To prevent sensitive data from being included in Kudu server logs, all row data is redacted by default. By setting the --redact=log flag, redaction will be disabled in the web UI but retained for server logs. Alternatively, --redact=none can be used to disable redaction completely.

Configuring a Secure Kudu Cluster

The following configuration parameters should be set on all servers (master and tablet server) in order to ensure that a Kudu cluster is secure:

# Connection Security
#--------------------
--rpc_authentication=required
--rpc_encryption=required
--keytab_file=<path-to-kerberos-keytab>

# Web UI Security
#--------------------
--webserver_certificate_file=<path-to-cert-pem>
--webserver_private_key_file=<path-to-key-pem>
# optional
--webserver_private_key_password_cmd=<password-cmd>

# If you prefer to disable the web UI entirely:
--webserver_enabled=false

# Coarse-grained authorization
#--------------------------------

# This example ACL setup allows the 'impala' user as well as the
# 'nightly_etl_service_account' principal access to all data in the
# Kudu cluster. The 'hadoopadmin' user is allowed to use administrative
# tooling. Note that, by granting access to 'impala', other users
# may access data in Kudu via the Impala service subject to its own
# authorization rules.
--user_acl=impala,nightly_etl_service_account
--superuser_acl=hadoopadmin

See Configuring the Integration with Apache Sentry to see an example of how to enable fine-grained authorization via Apache Sentry.
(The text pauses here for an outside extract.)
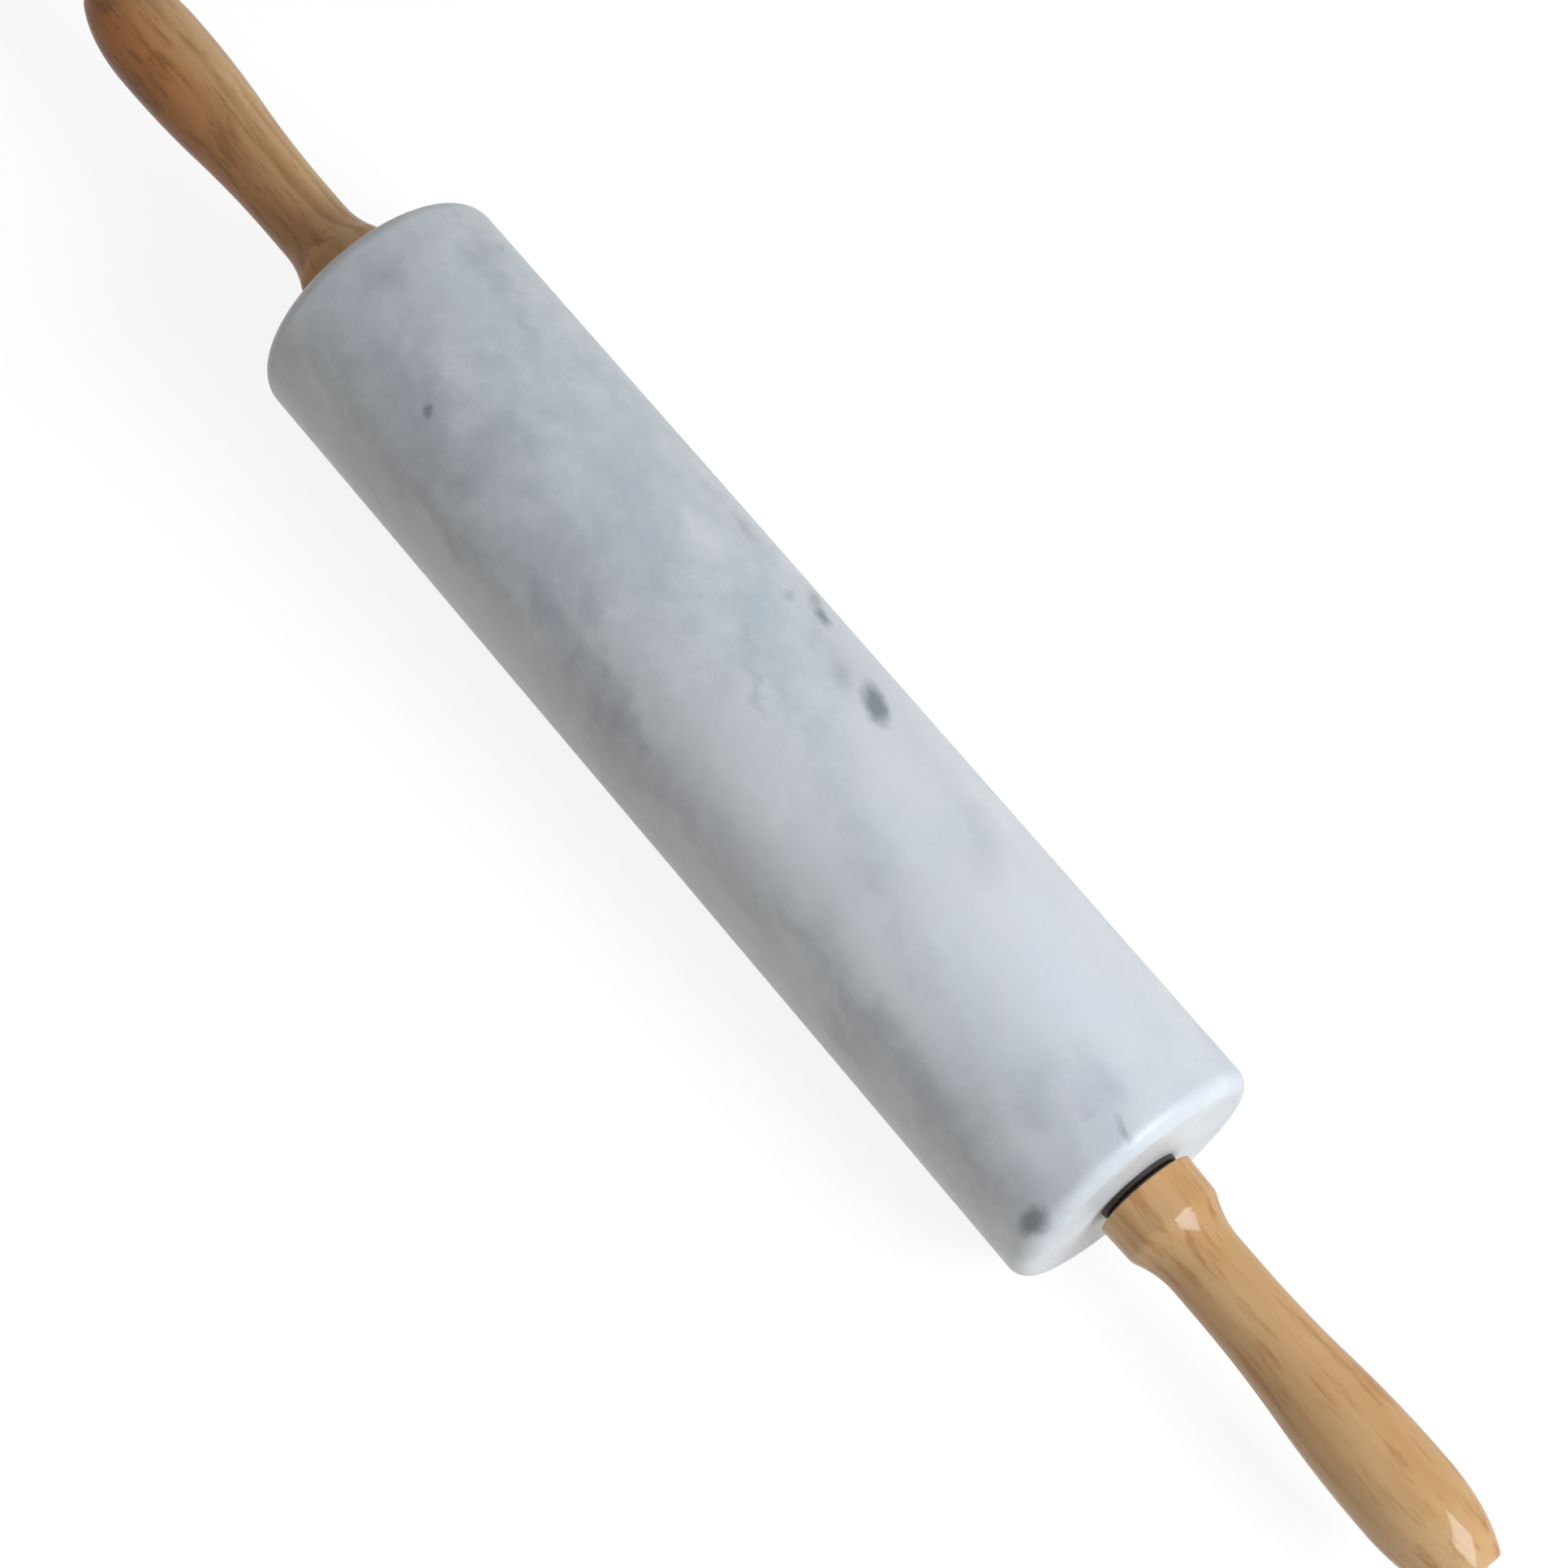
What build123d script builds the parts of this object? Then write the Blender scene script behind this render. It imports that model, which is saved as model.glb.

Further information about these flags can be found in the configuration flag reference.

Known Limitations

Kudu has a few known security limitations:

Custom Kerberos Principal: Kudu does not support setting a custom service principal for Kudu processes. The principal must be 'kudu'.
External PKI: Kudu does not support externally-issued certificates for internal wire encryption (server to server and client to server).
On-disk Encryption: Kudu does not have built-in on-disk encryption. However, Kudu can be used with whole-disk encryption tools such as dm-crypt.